Problem description:
Hunt for the word "with" across the entries below, copying each line that holds it.

Material provided:
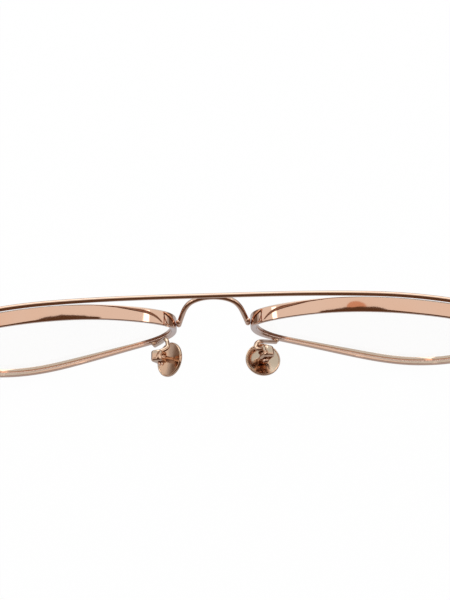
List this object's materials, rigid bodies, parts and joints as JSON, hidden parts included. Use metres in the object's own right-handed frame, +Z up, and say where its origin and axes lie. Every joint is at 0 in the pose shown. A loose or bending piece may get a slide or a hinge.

...

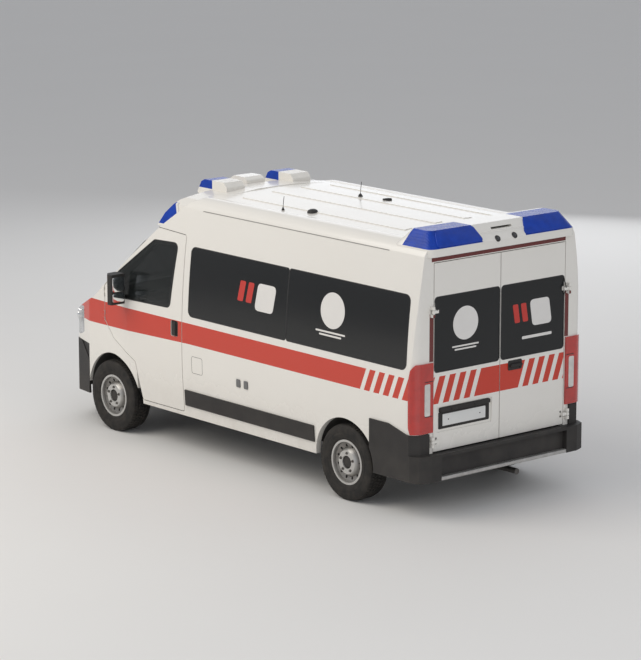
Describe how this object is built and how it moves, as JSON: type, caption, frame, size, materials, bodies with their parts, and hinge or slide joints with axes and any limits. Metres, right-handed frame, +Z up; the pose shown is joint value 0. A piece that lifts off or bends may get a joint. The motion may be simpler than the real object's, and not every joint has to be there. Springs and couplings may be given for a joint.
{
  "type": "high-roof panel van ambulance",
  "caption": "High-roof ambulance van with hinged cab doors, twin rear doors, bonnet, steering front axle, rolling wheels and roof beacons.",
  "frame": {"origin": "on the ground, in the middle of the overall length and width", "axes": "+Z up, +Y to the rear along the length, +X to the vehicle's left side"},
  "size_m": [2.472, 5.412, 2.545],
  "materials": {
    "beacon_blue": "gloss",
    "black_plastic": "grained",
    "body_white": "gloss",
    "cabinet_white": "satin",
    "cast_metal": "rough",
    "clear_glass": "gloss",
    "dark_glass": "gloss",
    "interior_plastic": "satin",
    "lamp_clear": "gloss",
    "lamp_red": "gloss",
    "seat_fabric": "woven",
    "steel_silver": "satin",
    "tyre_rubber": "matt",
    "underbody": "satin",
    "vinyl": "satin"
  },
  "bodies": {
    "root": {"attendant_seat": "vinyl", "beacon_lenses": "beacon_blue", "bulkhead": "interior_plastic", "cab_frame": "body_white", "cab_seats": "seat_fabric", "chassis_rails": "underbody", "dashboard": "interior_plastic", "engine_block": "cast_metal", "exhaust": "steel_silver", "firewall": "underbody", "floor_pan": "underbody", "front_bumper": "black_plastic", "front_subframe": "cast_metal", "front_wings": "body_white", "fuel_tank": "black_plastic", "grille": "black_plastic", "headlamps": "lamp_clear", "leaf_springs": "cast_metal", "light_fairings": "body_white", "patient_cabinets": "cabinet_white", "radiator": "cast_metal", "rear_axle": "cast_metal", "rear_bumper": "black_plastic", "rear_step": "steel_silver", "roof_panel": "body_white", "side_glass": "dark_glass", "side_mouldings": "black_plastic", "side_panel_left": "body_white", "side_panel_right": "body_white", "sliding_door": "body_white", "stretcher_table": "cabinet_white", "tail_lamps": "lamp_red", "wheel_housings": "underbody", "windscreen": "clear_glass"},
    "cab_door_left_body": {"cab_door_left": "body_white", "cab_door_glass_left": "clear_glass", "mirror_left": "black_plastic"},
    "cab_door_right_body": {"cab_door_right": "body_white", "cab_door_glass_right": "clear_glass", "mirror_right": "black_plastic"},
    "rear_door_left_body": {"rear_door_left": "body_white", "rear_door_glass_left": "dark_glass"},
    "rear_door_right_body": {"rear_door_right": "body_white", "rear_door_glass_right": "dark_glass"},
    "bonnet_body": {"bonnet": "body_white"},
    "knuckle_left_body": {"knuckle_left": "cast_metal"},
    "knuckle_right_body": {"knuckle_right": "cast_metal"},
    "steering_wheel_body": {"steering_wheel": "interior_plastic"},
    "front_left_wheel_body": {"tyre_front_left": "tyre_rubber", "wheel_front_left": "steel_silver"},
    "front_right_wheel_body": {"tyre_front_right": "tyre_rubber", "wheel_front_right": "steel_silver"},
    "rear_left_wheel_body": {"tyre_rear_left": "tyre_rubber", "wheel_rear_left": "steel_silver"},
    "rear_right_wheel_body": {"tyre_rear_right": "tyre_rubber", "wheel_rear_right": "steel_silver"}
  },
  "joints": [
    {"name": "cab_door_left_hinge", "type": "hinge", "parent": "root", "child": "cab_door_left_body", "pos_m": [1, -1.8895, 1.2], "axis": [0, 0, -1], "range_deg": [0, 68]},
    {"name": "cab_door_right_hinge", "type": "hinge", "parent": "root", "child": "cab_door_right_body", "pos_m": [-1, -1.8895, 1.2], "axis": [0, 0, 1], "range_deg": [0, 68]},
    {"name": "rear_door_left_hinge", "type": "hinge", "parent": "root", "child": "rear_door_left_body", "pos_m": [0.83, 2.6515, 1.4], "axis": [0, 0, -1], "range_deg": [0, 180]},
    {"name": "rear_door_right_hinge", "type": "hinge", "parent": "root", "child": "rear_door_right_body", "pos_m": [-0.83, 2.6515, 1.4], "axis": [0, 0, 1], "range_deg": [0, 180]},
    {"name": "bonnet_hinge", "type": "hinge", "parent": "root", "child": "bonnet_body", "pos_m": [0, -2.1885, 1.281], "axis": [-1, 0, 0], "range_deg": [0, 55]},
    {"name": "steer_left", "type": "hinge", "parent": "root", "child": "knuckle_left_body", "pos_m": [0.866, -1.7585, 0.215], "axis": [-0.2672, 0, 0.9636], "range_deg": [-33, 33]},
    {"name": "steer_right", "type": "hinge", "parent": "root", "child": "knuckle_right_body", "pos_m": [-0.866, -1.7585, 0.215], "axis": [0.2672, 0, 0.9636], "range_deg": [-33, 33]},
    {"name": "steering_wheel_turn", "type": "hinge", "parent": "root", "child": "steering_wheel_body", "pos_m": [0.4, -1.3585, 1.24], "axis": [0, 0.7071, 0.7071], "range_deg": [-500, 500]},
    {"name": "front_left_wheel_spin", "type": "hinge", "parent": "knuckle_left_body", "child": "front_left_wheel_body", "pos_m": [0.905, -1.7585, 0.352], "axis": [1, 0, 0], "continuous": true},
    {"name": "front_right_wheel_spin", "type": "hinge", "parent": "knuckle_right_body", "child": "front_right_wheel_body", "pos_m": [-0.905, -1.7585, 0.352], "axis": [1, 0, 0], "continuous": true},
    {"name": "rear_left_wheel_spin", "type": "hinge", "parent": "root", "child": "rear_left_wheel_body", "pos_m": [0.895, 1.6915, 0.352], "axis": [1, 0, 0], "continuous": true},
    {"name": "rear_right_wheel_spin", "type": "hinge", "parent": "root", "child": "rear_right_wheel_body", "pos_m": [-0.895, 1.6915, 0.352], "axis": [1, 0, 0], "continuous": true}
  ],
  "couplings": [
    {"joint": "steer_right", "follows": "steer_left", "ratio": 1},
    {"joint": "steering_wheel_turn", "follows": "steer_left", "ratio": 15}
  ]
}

Correct result:
Describe how this object is built and how it moves, as JSON: type, caption, frame, size, materials, bodies with their parts, and hinge or slide joints with axes and any limits. Metres, right-handed frame, +Z up; the pose shown is joint value 0. A piece that lifts off or bends may get a joint. The motion may be simpler than the real object's, and not every joint has to be there. Springs and couplings may be given for a joint.
  "caption": "High-roof ambulance van with hinged cab doors, twin rear doors, bonnet, steering front axle, rolling wheels and roof beacons.",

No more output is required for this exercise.